Повторяю и подчеркиваю: дар «самомечтанья» — большой дар, потому что это дар счастья. Настоящего, может быть единственного здесь, счастья. Мне попалось недавно, в блоковских дневниках, одно мое (забытое) Блоку замечание: «Вы человек, который ищет правды, а не счастья». Замечание ему понравилось, он пишет даже, что хотел бы начать с него автобиографию: «Был человек…» и т. д. Судя по тому, что мы знаем о Блоке, о его внутренно-трагической судьбе, — это, пожалуй, верно. Во всяком случае, счастья у него не было.
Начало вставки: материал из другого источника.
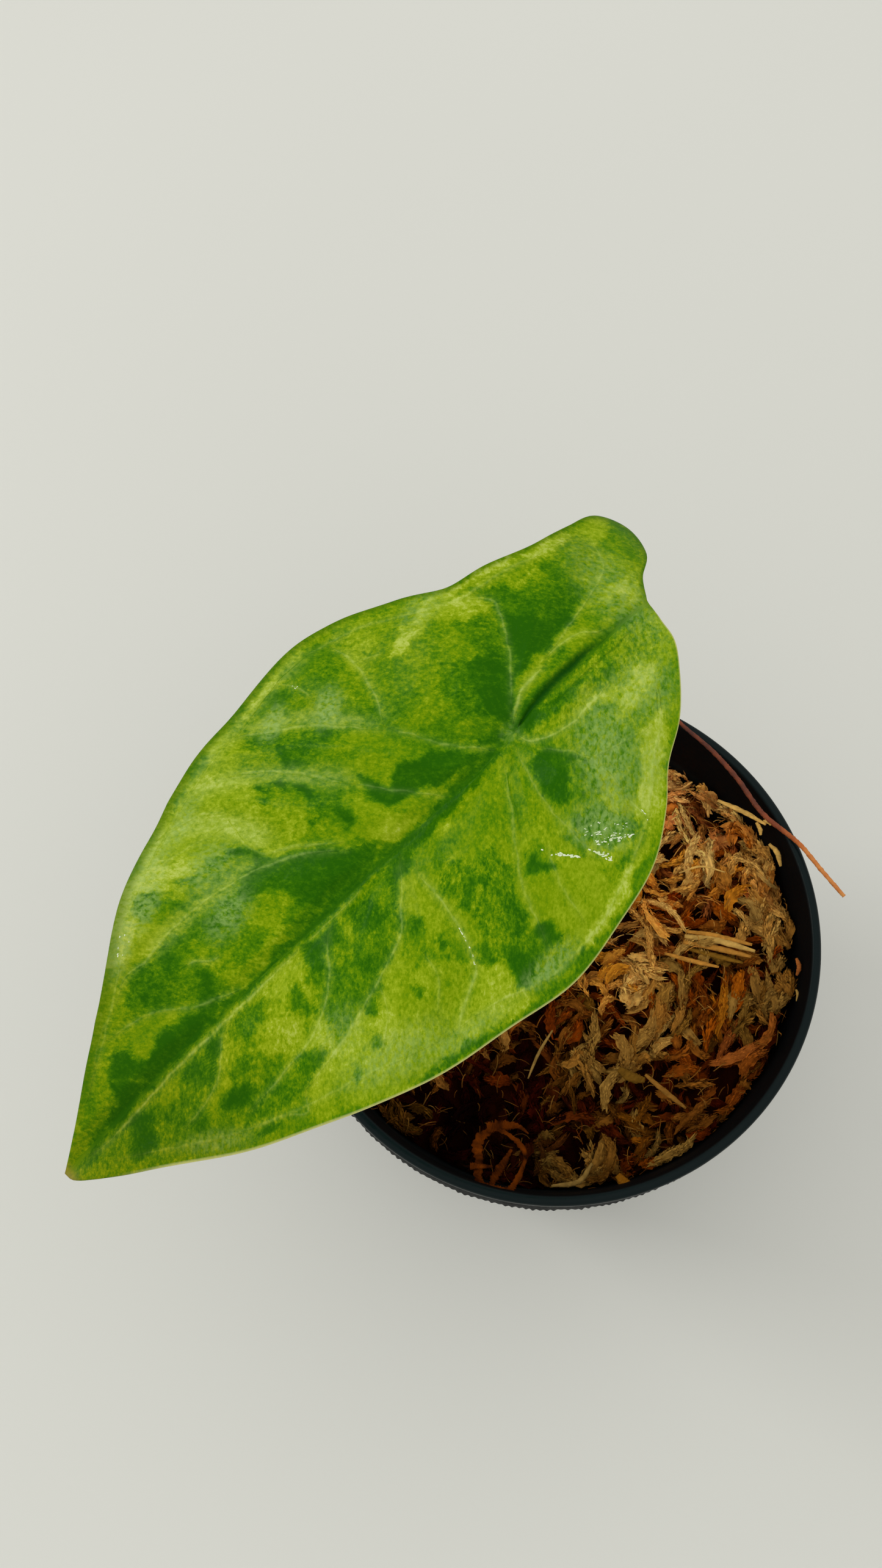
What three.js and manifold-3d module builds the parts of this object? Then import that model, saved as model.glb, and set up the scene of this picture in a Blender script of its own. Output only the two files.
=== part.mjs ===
// Potted alocasia: one young peltate leaf on its petiole, rooted in long-fibre moss
// in a small ribbed nursery pot, with a dry stray fibre lying across the rim.
// Millimetres, +Z up. The origin is the middle of the pot's underside, where it stands.

import * as THREE from 'three';
import { mergeVertices } from 'three/addons/utils/BufferGeometryUtils.js';
import Module from 'manifold-3d';

const wasm = await Module();
wasm.setup();

// Clearance kept between pieces that touch on the real thing
const CLEAR = 0.3;

// Pot: a round nursery pot, 80 mm across its rim and 70 mm tall
const POT_HEIGHT = 70;
const RIM_RADIUS = 39.8;
const RIM_INNER_RADIUS = 38.3;
const RIM_ROUND = 0.8;
const SKIRT_RADIUS = 39.3;
const SKIRT_INNER_RADIUS = 38.5;
const SKIRT_BOTTOM = 59;
const SKIRT_TOP = 67.6;
const GROOVE_RADIUS = 38.9;
const NECK_RADIUS = 37.4;
const FOLD_RADIUS = 38.1;
const FOLD_TOP = 64;
const BASE_RADIUS = 28.5;
const BASE_CHAMFER = 0.9;
const INNER_BASE_RADIUS = 27.2;
const FLOOR_TOP = 3.0;
const FLOOR_UNDER = 1.4;
const FOOT_INNER_RADIUS = 25.5;
const PAD_RADIUS = 9;
const POT_SIDES = 50;
const RIB_COUNT = 100;
const RIB_TIP_RADIUS = 39.85;
const RIB_ROOT_RADIUS = 38.9;
const RIB_SEAT_RADIUS = 38.7;
const RIB_BOTTOM = SKIRT_BOTTOM + 0.5;
const RIB_TOP = 67.2;
const DRAIN_COUNT = 6;
const DRAIN_RADIUS = 3;
const DRAIN_CIRCLE = 17;
const DRAIN_SIDES = 10;

// Moss: a packed core with strands that arch out of its top
const MOSS_LEVEL = 61;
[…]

А Г. И. Чулков, судя и по книге, и по тому, что мы о нем знали, — во все «годы странствий», был неизменно счастлив. Воспоминания доведены лишь до начала февральской революции; но если есть продолжение, и мы его когда-нибудь прочтем — вряд ли и там узнаем новое о Г. И.: счастье «самомечтателя» мало зависит от внешних обстоятельств, от эпох. И слава Богу, что так.
Все мы хотели бы зваться искателями «правды, а не счастья». Но, по совести, многие ли согласились бы принять трагическую судьбу настоящего искателя, — например Паскаля, или хоть Блока? И, узнав, что был счастливый человек, невинно и вопреки всему счастливый, — как не обрадоваться невольно, что такой был?